##### Entries supplied #####

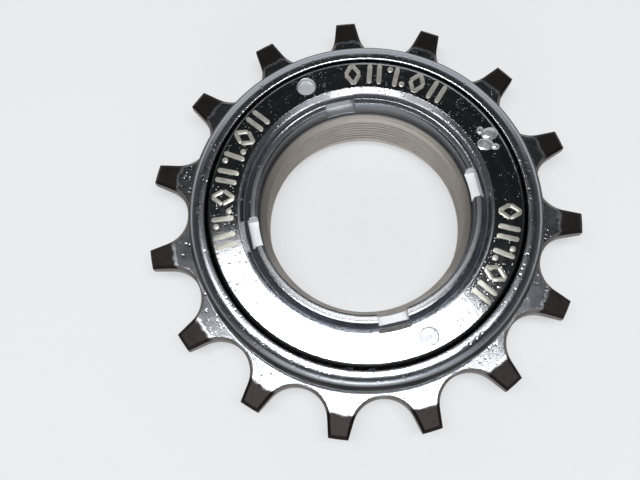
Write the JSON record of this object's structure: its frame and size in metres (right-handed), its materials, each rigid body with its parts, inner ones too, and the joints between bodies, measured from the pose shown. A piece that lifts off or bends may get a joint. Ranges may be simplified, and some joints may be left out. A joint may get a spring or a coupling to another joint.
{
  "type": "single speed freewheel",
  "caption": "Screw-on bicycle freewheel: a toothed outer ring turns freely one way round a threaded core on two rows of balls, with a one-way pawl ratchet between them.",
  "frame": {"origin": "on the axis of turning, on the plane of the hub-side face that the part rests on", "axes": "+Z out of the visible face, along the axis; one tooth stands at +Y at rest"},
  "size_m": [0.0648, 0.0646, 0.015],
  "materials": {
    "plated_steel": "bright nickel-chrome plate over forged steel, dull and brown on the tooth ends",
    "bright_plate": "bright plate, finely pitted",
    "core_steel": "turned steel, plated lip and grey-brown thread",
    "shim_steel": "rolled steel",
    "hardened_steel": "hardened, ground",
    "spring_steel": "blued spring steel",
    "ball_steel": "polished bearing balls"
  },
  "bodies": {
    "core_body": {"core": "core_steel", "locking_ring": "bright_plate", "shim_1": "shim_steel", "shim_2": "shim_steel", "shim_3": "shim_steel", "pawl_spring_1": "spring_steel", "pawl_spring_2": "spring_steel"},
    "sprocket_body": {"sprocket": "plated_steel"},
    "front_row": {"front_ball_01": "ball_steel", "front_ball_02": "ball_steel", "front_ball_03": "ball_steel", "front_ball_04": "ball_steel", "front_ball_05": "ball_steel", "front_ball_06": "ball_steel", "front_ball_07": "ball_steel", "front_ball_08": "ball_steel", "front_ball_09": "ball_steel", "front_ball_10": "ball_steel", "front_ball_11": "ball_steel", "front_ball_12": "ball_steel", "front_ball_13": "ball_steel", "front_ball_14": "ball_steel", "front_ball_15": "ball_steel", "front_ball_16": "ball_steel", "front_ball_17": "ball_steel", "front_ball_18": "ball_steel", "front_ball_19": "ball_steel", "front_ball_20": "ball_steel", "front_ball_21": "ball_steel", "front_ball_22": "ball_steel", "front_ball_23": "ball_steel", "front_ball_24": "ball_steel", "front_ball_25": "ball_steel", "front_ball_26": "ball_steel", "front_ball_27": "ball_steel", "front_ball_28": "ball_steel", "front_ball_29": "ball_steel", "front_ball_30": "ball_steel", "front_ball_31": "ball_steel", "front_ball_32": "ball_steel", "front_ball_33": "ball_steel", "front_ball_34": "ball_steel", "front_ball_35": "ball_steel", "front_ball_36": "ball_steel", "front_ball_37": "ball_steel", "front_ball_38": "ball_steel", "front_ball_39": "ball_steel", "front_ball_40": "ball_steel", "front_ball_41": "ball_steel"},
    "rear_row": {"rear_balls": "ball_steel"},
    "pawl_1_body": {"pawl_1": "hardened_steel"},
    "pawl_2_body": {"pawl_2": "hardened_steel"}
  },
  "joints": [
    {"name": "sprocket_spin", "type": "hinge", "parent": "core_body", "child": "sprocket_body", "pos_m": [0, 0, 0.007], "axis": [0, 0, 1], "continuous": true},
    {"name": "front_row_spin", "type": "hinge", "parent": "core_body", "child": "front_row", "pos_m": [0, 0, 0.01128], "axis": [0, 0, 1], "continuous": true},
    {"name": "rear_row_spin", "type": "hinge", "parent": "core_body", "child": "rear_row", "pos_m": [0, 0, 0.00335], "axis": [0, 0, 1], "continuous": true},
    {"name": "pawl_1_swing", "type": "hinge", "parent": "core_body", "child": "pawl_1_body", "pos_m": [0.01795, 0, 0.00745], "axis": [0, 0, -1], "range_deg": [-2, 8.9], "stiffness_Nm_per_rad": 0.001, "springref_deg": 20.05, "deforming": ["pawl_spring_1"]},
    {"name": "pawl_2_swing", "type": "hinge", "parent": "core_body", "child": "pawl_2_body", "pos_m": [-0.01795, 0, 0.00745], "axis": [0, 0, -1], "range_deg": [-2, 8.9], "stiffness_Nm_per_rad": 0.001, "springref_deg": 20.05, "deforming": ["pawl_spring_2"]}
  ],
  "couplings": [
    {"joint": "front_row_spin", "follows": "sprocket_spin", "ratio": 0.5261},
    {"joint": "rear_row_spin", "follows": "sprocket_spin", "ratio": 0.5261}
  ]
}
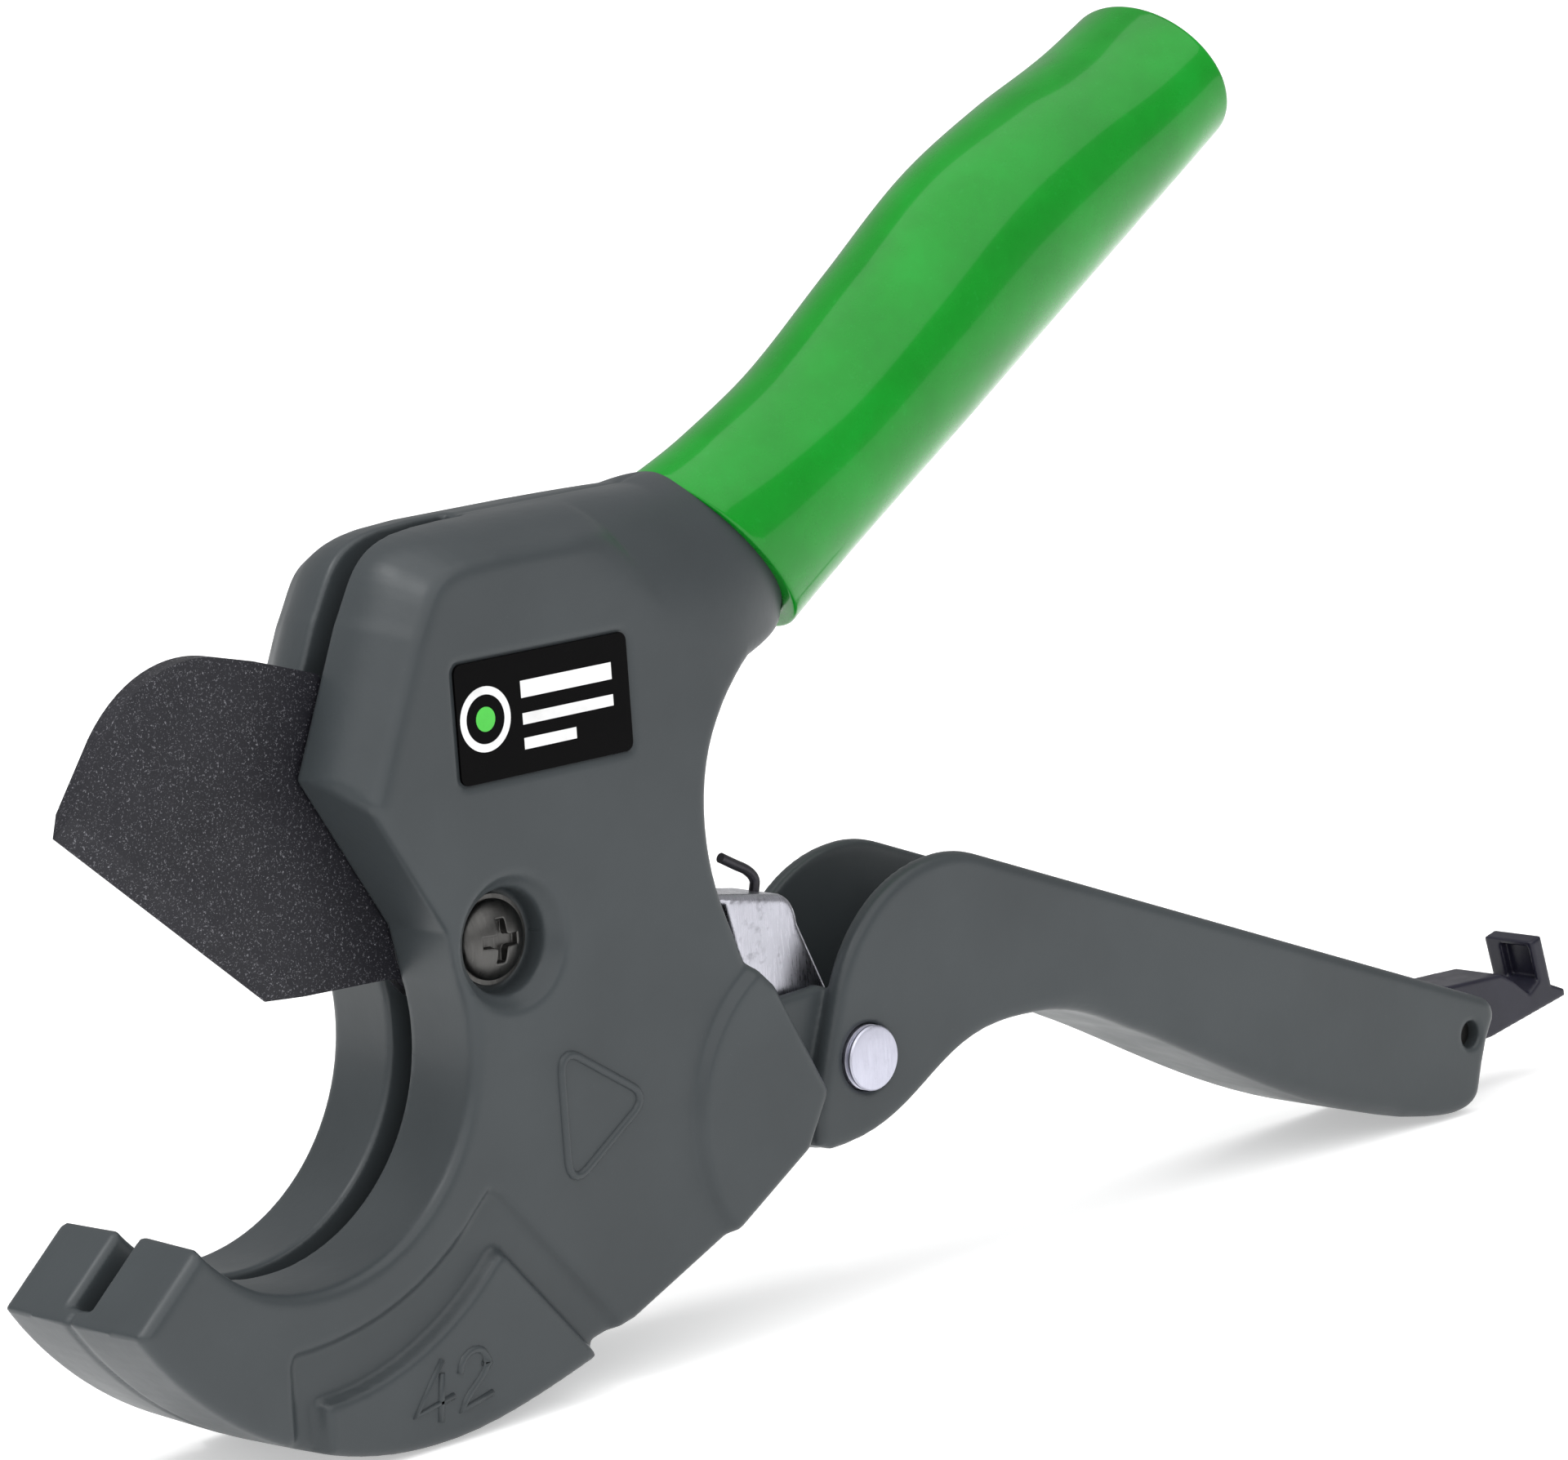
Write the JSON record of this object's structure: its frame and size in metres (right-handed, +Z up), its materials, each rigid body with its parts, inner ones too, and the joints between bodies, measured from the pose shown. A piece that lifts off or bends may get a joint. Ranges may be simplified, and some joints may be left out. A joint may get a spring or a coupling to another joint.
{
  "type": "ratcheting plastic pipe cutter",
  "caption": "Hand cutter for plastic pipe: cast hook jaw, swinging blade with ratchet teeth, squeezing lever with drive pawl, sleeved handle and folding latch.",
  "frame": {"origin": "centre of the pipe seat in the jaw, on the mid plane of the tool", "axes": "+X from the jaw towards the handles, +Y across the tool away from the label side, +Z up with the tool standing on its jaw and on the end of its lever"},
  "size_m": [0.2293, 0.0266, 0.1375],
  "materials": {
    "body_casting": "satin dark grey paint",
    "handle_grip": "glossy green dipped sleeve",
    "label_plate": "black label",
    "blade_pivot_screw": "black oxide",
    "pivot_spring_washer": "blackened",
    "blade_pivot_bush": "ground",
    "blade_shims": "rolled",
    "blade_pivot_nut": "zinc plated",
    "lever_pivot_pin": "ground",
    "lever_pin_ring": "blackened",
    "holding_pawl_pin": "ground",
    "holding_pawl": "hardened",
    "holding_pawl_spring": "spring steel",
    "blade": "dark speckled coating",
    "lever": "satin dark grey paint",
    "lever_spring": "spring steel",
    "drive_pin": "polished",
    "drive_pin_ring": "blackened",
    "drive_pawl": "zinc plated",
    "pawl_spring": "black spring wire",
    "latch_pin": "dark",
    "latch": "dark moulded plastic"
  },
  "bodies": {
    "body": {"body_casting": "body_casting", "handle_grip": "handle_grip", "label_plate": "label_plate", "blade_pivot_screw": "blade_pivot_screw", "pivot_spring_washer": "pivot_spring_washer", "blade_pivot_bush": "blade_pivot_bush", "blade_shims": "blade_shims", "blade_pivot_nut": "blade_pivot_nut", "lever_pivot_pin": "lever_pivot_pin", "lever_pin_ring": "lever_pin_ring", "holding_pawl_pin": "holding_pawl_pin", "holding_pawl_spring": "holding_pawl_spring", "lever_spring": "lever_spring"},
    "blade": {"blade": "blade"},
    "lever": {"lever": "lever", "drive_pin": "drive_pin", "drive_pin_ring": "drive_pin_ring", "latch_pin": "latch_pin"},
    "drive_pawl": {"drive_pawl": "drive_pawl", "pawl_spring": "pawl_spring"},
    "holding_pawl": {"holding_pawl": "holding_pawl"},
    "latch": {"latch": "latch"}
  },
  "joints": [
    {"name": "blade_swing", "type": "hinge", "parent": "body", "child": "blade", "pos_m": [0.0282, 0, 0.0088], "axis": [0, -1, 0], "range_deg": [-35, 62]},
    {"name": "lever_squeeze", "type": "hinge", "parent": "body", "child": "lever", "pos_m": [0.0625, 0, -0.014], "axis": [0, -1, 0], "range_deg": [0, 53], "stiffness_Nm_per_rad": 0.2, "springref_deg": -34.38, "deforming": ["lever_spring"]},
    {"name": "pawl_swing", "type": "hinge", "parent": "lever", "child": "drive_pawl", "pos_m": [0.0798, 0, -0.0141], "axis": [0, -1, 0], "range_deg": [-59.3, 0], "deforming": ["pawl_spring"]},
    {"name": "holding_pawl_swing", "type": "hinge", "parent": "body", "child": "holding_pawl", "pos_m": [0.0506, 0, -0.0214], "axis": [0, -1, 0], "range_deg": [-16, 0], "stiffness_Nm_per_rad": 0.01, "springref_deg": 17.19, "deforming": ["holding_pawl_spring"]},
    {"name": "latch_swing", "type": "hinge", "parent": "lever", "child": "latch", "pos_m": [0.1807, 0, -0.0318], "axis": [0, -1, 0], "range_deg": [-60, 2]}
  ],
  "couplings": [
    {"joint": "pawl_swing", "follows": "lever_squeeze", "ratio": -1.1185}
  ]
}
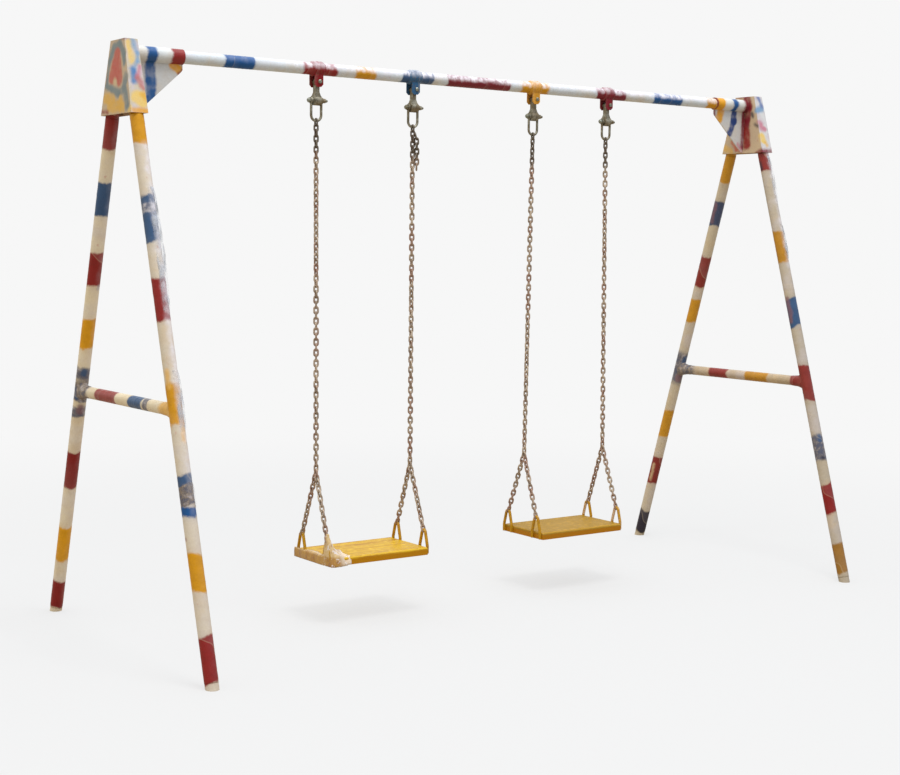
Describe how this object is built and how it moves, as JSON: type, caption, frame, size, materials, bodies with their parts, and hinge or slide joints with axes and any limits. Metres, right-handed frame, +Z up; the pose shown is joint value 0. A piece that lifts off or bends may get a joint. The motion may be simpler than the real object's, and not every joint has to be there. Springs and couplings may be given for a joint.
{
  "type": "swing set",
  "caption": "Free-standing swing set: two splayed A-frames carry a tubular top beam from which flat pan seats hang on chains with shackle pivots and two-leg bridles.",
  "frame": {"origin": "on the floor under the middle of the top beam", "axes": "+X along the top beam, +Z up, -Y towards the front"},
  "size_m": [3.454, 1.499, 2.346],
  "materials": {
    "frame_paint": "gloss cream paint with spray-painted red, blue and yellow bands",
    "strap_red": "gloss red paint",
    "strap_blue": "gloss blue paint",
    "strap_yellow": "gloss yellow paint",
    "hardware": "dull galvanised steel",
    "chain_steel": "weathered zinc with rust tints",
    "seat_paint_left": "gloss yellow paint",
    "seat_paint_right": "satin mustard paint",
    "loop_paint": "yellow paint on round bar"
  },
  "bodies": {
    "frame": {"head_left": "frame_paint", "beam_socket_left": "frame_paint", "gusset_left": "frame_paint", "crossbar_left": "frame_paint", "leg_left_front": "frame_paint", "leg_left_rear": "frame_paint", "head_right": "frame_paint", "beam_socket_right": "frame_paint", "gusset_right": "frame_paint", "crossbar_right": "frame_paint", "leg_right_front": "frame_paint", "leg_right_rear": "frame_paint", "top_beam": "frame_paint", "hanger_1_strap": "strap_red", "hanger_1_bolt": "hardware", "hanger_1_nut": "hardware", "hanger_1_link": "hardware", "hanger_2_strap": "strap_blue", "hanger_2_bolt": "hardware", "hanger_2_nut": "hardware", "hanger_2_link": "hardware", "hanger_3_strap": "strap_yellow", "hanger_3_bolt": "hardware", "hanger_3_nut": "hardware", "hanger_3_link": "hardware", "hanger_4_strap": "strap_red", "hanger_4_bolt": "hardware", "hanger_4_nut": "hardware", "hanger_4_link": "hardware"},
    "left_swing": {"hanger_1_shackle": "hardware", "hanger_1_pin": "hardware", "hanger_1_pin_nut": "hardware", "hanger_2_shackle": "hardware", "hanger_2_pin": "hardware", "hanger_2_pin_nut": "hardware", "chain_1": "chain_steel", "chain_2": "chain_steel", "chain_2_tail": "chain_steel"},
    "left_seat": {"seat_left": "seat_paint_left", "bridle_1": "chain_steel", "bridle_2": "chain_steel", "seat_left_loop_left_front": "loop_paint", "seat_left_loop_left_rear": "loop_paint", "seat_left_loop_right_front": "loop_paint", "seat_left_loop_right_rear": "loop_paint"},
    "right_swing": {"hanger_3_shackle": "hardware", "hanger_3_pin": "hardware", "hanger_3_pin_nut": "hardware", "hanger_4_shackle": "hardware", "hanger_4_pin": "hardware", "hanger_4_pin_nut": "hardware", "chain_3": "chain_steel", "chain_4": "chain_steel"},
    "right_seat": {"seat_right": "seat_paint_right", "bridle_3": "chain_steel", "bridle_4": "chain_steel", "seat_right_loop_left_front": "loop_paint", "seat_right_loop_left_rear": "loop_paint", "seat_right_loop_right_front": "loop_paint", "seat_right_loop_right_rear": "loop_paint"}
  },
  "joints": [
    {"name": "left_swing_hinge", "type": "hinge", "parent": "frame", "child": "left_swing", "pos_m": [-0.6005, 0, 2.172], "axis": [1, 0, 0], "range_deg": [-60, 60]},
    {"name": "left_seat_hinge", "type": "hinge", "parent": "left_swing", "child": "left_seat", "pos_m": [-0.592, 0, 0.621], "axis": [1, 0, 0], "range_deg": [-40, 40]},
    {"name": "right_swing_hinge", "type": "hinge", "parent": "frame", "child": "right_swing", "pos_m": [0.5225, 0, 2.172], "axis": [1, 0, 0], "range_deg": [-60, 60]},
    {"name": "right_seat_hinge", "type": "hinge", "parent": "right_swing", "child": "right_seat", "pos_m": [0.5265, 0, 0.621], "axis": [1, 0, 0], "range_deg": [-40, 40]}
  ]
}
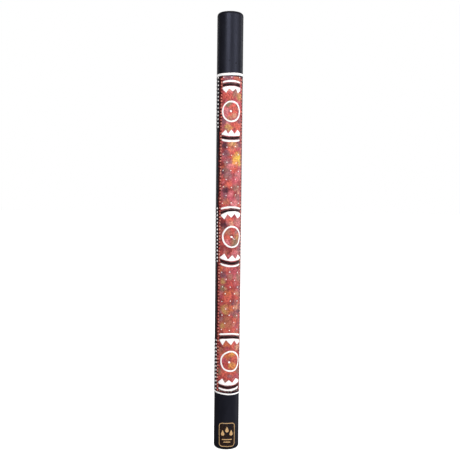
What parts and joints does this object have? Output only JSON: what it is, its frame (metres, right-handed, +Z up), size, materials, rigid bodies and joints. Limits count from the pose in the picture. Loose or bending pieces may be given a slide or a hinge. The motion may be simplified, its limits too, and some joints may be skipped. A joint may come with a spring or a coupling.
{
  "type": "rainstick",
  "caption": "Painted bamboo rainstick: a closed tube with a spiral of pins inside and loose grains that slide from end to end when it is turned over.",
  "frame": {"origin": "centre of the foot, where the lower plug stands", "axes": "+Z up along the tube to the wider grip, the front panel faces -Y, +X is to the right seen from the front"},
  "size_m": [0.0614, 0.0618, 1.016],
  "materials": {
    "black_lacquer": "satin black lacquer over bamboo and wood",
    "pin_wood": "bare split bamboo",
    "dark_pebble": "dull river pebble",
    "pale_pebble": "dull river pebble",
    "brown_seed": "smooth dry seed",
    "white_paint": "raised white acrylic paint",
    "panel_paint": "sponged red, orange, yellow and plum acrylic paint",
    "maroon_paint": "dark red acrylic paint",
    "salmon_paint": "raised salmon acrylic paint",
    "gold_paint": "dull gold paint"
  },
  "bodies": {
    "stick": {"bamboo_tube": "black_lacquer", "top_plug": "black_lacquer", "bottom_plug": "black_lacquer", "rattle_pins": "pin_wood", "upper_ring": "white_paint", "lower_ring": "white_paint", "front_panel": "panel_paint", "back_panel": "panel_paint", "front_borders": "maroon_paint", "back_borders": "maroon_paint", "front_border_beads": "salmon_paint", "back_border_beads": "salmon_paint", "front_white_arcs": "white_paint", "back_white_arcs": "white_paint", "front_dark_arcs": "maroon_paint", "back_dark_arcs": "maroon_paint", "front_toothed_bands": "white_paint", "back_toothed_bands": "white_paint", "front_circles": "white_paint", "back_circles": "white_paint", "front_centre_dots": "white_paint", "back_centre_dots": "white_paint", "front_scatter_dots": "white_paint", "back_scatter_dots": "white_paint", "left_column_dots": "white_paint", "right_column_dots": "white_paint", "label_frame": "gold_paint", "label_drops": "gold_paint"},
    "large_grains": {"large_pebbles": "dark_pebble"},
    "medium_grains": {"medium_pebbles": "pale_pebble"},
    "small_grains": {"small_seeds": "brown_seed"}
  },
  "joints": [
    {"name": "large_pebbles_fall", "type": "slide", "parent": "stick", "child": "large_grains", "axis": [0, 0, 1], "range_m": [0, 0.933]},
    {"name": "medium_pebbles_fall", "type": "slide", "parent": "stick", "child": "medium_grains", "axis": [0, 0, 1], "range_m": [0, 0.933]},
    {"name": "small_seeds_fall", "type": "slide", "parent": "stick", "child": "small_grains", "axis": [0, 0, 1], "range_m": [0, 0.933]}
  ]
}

#####

◆ **Work to do**
Where a line of the material above holds the string "slide", copy that line.

◆ **Right answer**
Describe how this object is built and how it moves, as JSON: type, caption, frame, size, materials, bodies with their parts, and hinge or slide joints with axes and any limits. Metres, right-handed frame, +Z up; the pose shown is joint value 0. A piece that lifts off or bends may get a joint. The motion may be simpler than the real object's, and not every joint has to be there. Springs and couplings may be given for a joint.
What parts and joints does this object have? Output only JSON: what it is, its frame (metres, right-handed, +Z up), size, materials, rigid bodies and joints. Limits count from the pose in the picture. Loose or bending pieces may be given a slide or a hinge. The motion may be simplified, its limits too, and some joints may be skipped. A joint may come with a spring or a coupling.
  "caption": "Painted bamboo rainstick: a closed tube with a spiral of pins inside and loose grains that slide from end to end when it is turned over.",
    {"name": "large_pebbles_fall", "type": "slide", "parent": "stick", "child": "large_grains", "axis": [0, 0, 1], "range_m": [0, 0.933]},
    {"name": "medium_pebbles_fall", "type": "slide", "parent": "stick", "child": "medium_grains", "axis": [0, 0, 1], "range_m": [0, 0.933]},
    {"name": "small_seeds_fall", "type": "slide", "parent": "stick", "child": "small_grains", "axis": [0, 0, 1], "range_m": [0, 0.933]}